The above classifications effectively apply to crypto businesses offering custodial wallets, crypto trading platforms, crypto exchange services, crypto-asset advice/portfolio management services, and crypto marketing. 

What else do I need to know?

This new class of Crypto-Asset Service Providers will have to undergo a comprehensive application and review process and will have more reporting and disclosure obligations to comply with once approved. These obligations are similar to those that apply to existing financial services firms operating within the EU.  

They include the existence of an EU-based office and at least one director who is an EU resident, compliance with AML and data security laws, strict rules governing marketing materials, controls against market abuse and the implementation of dispute procedures, as well as transparency regarding pricing, fees, and commissions.  

While stringent in its requirements and obligations, MiCA regulation will allow CASPs to pass their services to all EU member states, making it easy to conduct business across the European Union with just one approval procedure.  

For issuers of tokens, a whitepaper must be published and submitted to the relevant authorities and any tokens to be issued must be done so by a legal entity within the EU. This effectively excludes most ICOs (initial coin offerings), TGEs (token generation events), and IEO/IDOs (Initial exchange/dex offerings), which throws the legality of much of the existing DeFi infrastructure into question. 

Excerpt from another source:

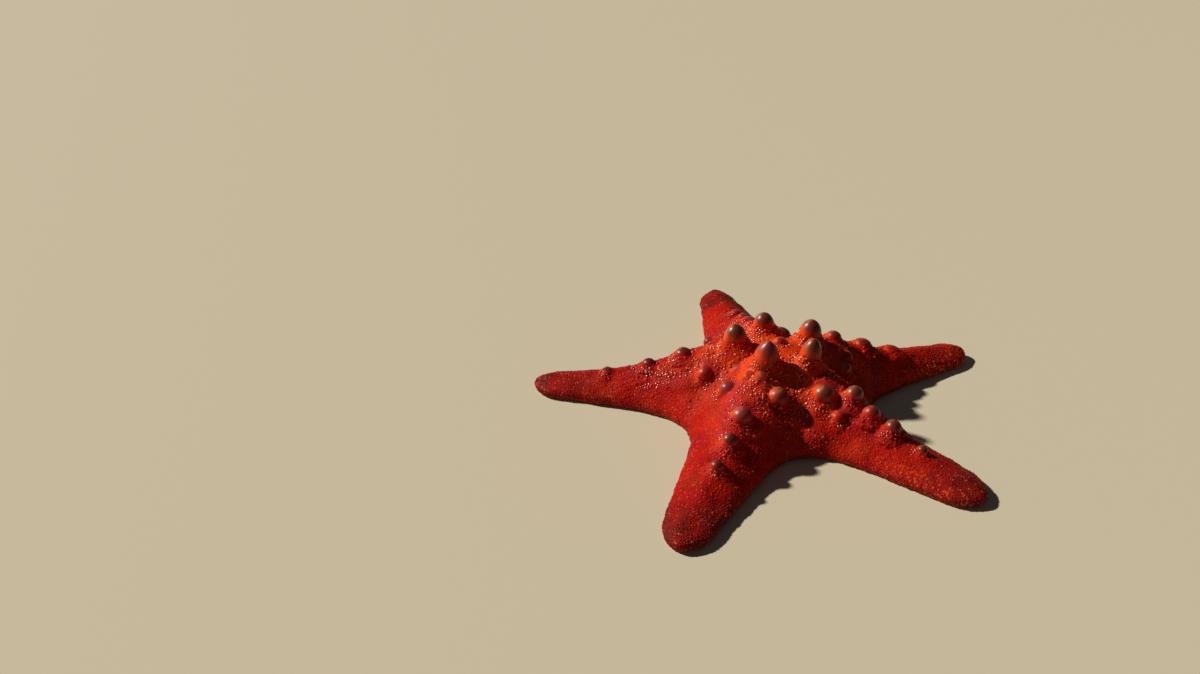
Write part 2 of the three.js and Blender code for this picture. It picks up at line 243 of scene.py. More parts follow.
def half_width(name, side, station, tuck=0.0):
    """The half width tapers along the arm and flares smoothly into the armpit."""
    arm = ARMS[name]
    pit_station, pit_width = pit_of(name, side, tuck)
    start = arm["width"] - tuck + arm["taper"] * WIDTH_STATION
    flare = pit_width - (start - arm["taper"] * pit_station)
    spread = flare / (pit_station / pit_width - arm["taper"])
    plain = start - arm["taper"] * station
    width = plain + flare * np.exp(-(station - pit_station) / spread)
    return width * tip_share(arm, station, arm["reach"] - tuck)


def skin_height(arm, station, offset, name):
    """Height of the bare skin, without horns and knobs, at one place."""
    pit_station = arm["pit"] * math.cos(SECTOR)
    if station < pit_station:
        out = station / pit_station
        edge = valley_height(out)
        ridge = ridge_height(station, 1 + (arm["rise"] - 1) * out)
        share = min(1.0, abs(offset) / (station * math.tan(SECTOR)))
        return edge + (ridge - edge) * disc_section(share, out)
    shaded_arms = offset - centre_offset(arm, station)
    share = min(1.0, abs(shaded_arms) / half_width(name, 1 if shaded_arms >= 0 else -1, station))
    ridge = (ridge_height(station, arm["rise"]) - RIM_HEIGHT) * arm_section(share)
    return RIM_HEIGHT + ridge * tip_share(arm, station, arm["reach"]) ** 0.8


# ---- The body as one closed mesh ------------------------------------------------------

def body_rows(name, side, rows, tuck):
    """Middle line, edge line and middle stations of the rows of one side of an arm.
    Rows 0 to 1 cross the disc and rows 1 to 2 follow the arm."""
    arm = ARMS[name]
    pit_station, pit_width = pit_of(name, side, tuck)
    mean_pit = (pit_of(name, 1, tuck)[0] + pit_of(name, -1, tuck)[0]) / 2
    reach = arm["reach"] - tuck
    inner = rows <= 1
    out = np.where(inner, 0, 1 - np.clip(2 - rows, 0, 1) ** ROW_SPACING)
    station = np.where(inner, rows * mean_pit, mean_pit + (reach - mean_pit) * out)
    edge_station = np.where(inner, rows * pit_station, pit_station + (reach - pit_station) * out)
    edge_width = half_width(name, side, edge_station, tuck)
    edge_offset = side * np.where(inner, rows * pit_width, edge_width)
    edge_offset = edge_offset + centre_offset(arm, edge_station)
    middle = arm_place(arm, station, centre_offset(arm, station))
    return middle, arm_place(arm, edge_station, edge_offset), station


def top_grid(name, side, rows, shares):
    arm = ARMS[name]
    middle, edge, station = body_rows(name, side, rows, COAT)
    plan = middle[:, None] + (edge - middle)[:, None] * shares[None, :, None]
    row = np.minimum(rows, 1)[:, None]
    station = station[:, None]
    share = shares[None, :]
    rise = 1 + (arm["rise"] - 1) * row
    ridge = ridge_height(station, rise)
    valley = valley_height(row)
    disc = valley + (ridge - valley) * disc_section(share, row)
    end = tip_share(arm, station, arm["reach"] - COAT) ** 0.8
    limb = RIM_HEIGHT + (ridge - RIM_HEIGHT) * end * arm_section(share)
    height = np.where(rows[:, None] <= 1, disc, limb) - COAT
    return np.dstack([plan, height])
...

Due to the fact that centralized firms are by far the easiest to regulate, it pursues a strategy of forcing key parts of the crypto ecosystem to have a centralized point within the EU’s jurisdiction that can be regulated.

Finally, and perhaps most draconian from the perspective of DeFi users, algorithmic stablecoins are to be completely banned under the current MiCA regulation. Additionally, asset/fiat-backed stablecoins must henceforth be backed 1:1 by a liquid reserve of the asset in question.